Solved – Fisher’s Exact Test and Hypergeometric Distribution

fishers-exact-testhypergeometric-distribution

I wanted to understand fisher exact test better, so I devised up the following toy example, where f and m corresponds to male and female, and n and y corresponds to "soda consumption" like this:

> soda_gender

    f m
  n 0 5
  y 5 0

Obviously, this is a drastic simplification, but I didn't want the context to get in the way. Here I just assumed that males don't drink soda and females drink soda, and wanted to see if the statistical procedures come to the same conclusion.

When I run the fisher exact test in R, I get the following results:

> fisher.test(soda_gender)
Fisher's Exact Test for Count Data

data:  soda_gender
p-value = 0.007937
alternative hypothesis: true odds ratio is not equal to 1
95 percent confidence interval:
 0.0000000 0.4353226
sample estimates:
odds ratio 
         0 

Here, since p-value is 0.007937, we would conclude that gender and soda consumption are associated.

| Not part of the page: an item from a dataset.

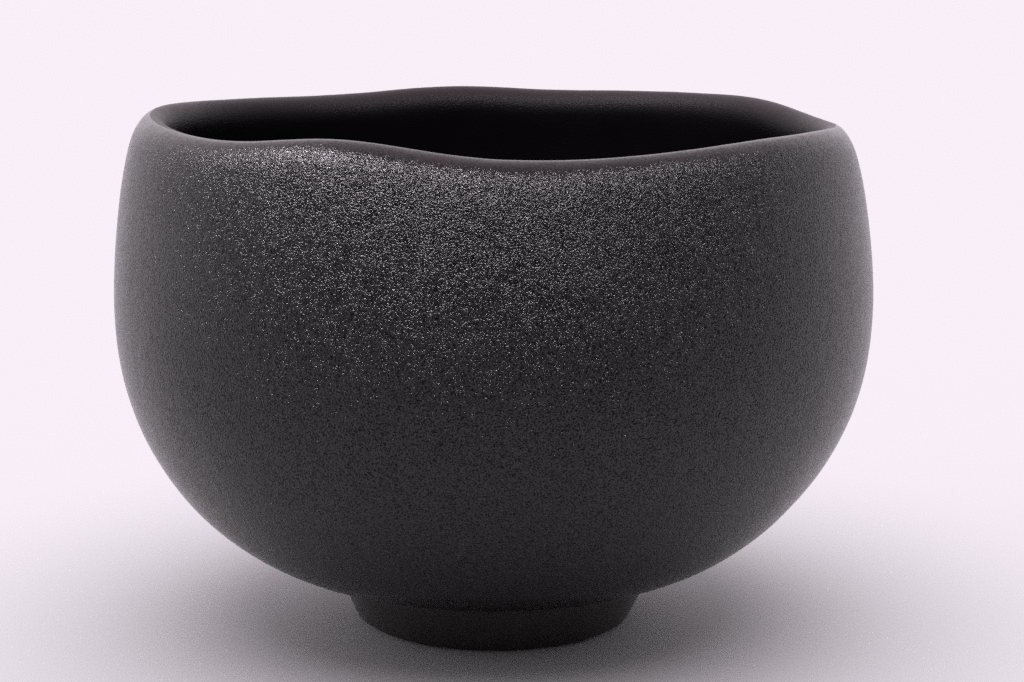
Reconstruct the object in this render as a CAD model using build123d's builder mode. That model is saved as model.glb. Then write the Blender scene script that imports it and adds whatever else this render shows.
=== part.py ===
from build123d import *
import math
import os

# A hand-formed tea bowl: a clay bowl on a luted foot ring, under three coats of glaze.
# Millimetres. The origin is the middle of the face that the foot stands on, +Z is up,
# and -Y is the bowl's front.

# ---- the bowl, over its glaze ----
BELLY_RADIUS = 57.8  # outside, where it is widest
BELLY_HEIGHT = 46
LIP_RADIUS = 51.4  # crest of the lip
LIP_HEIGHT = 75.9  # crest of the lip, before its hills are added
UNDERSIDE = 6.9  # height of the underside inside the foot
FLOOR = 13.0  # height of the floor inside, beside the tea pool
WALL = 6.2  # thickness of the wall, with its glaze
COAT = 0.6  # thickness of the matt glaze, outside and inside

# Soft hills along the lip: azimuth in degrees, height, half-width in degrees.
LIP_HILLS = (
    (-112, 2.4, 12.5),
    (-37, 2.2, 28),
    (34, 1.1, 10),
    (58, 2.1, 19),
    (98, 1.5, 12),
    (177, 2.9, 42),
)
HILLS_START = 40  # the hills fade out down the wall and are gone at this height

# Faint waves that the potter's hands left round the wall: waves in a turn, depth, azimuth of a crest.
WALL_WAVES = (
    (2, 0.20, 90),
    (4, 0.18, 48),
    (7, 0.07, -80),
)

# ---- the foot ring, under its glaze ----
FOOT_RADIUS = 20.9  # outside, if its side ran straight on down to the floor
FOOT_FLARE = 0.45  # how much wider it gets for each millimetre of height
FOOT_BORE = 16.0  # radius of the recess on the floor
BORE_DRAFT = 0.07  # how much narrower the recess gets for each millimetre of height
FOOT_EDGE = 1.2  # rounding of the two edges beside the face that it stands on
FOOT_TOP = 9.0  # the ring is drawn up to here, inside the clay, then cut to meet it
FOOT_COAT = 0.35  # thickness of the glossy glaze on its outer side
GLAZE_LINE = 0.7  # that glaze ends this far above the floor

# ---- where the inner and outer matt glazes meet ----
MEETING_POINTS = 10  # points of the line up the middle of the wall
MEETING_TOP = 71.2  # height where that line turns out to the crest of the lip
ABOVE_ALL = 90  # a height that is above every hill of the lip

# ---- how finely the hand-formed surface is drawn ----
LINE_STATIONS = 24  # rings from the underside to the lip, and as many from the lip to the floor
CROWDING = 1.5  # above 1, the rings crowd together towards the lip, where it turns fastest
RING_POINTS = 40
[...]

I know that fisher-exact test is related to hypergeomteric distribution. So I wanted to get the similar results using that. In other words, you can view this problems as following : there are 10 balls, where 5 are labeled as "male", and 5 are labeled as
"female", and you draw 5 balls randomly without replacement, and you see 0 male balls. What is the chance of this observation? To answer this question, I used the following command:

> phyper(q=0,m=5,n=5,k=5,lower.tail=TRUE)
[1] 0.003968254

My questions are:
1) How come the two results are different?
2) Is there anything incorrect or not rigorous in my reasoning above?

Best Answer

Fisher's exact test works by conditioning upon the table margins (in this case, 5 males and females and 5 soda drinkers and non-drinkers). Under the assumptions of the null hypothesis, the cell probabilities for observing a male soda drinker, male non-soda drinker, female soda drinker, or female non-soda drinker are all equally likely (0.25) because of the margin totals.

The particular table you used for the FET has no table aside from its converse, 5 female non-soda drinkers and 5 male soda drinkers, which is "at least as unlikely" under the null hypothesis. So you'll notice that doubling the probability you obtained in your hypergeometric density gives you the FET p-value.